15 марта (четверг) Москва.
Много времени прошло с тех пор, как я не писала, но мне как-то не хочется говорить о фактах, случившихся в это время, следующий раз я запишу, а, может, и сегодня же, но после. А сейчас мне хочется писать о том, о чем я думаю. Весеннее <?> тоскливое чувство, как я не люблю весны. Раньше я всегда хотела любить в это время, теперь я люблю, он есть <?>, существует, тот, кого я искала и ждала так долго. Он нежный, милый, любимый, а Лиде все еще мало, нужно еще чего-то: я рвалась к сцене — вот она, сцена, я актриса. Что же еще, почему я не счастлива? Нет, горя нет (чтоб не сглазить, как я боюсь его), а есть тревога, тревога за любовь, тревога за жизнь. Что будет, ведь не замрет же жизнь на одном месте, как она теперь, ведь еще много, много должно быть в жизни. Куда идти? Что делать? Как хочется чего-то недосягаемого, хочется рая, Бога, а все люди, и я сама человек, с человеческими желаниями и стремлениями. Как я себя не люблю за это. Мне больно сознавать в себе эти желания. Как скверно после каждой обычной людской мысли, после каждого такого поступка. Как вино <?> пьянит жизнь, но когда остаешься одна, когда тишина вокруг, нет жизни других, тогда чувствуешь мутный осадок от пережитого, от всех пошлых мыслей, чувств, дел. Мне как-то понятен ад <?> — человек отрешился от земной оболочки, от жизни материи, и дух должен перенести стыд, боль за это прошлое, и жить, где была выгода, расчет, желание быть выше других. Пошло, мучительно все это. Нет, не вокруг меня пошлы, а я пошла, отвратительна.
19 марта (понедельник).
Узлы, — и счастье, и горе сплелись, и я не могу найти концов нити, где они, в чем. Я знаю одно. У меня нет счастия.
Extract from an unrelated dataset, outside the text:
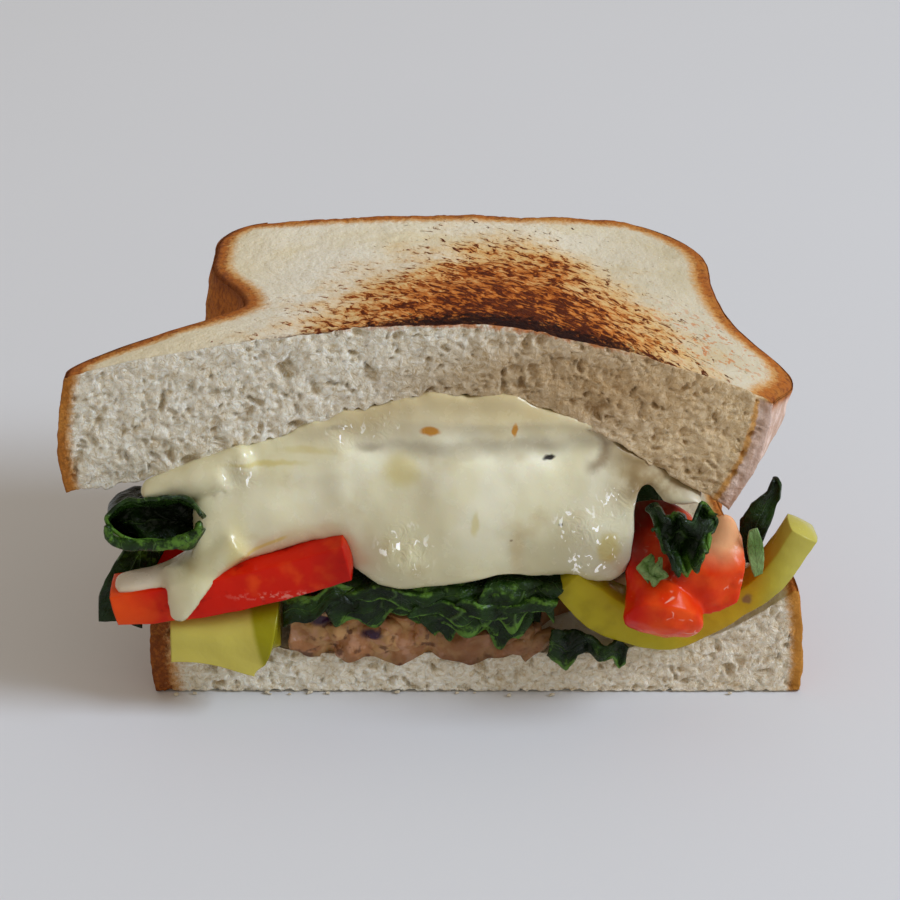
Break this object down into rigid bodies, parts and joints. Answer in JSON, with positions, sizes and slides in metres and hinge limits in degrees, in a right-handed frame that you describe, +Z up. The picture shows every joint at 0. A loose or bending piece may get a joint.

Люблю — да; любима — видимо. Не знаю, не знаю. Страшно это писать, ужасно. Ведь есть же люди, которые умеют быть счастливыми. А я — как тяжело. Что же я должна сделать для своего счастия, что нужно, чтоб понять себя?
Весна. Искусство может ли мне наполнить жизнь, действительно ли я люблю его, есть ли у меня данные? Мне кажется, что талант к данному искусству есть любовь к нему, и если я почувствую, что я люблю сцену, — драму, верней, — у меня явится талант. Теперь в своей любви к искусству я не уверена, мне что-то неясно мое отношение к нему.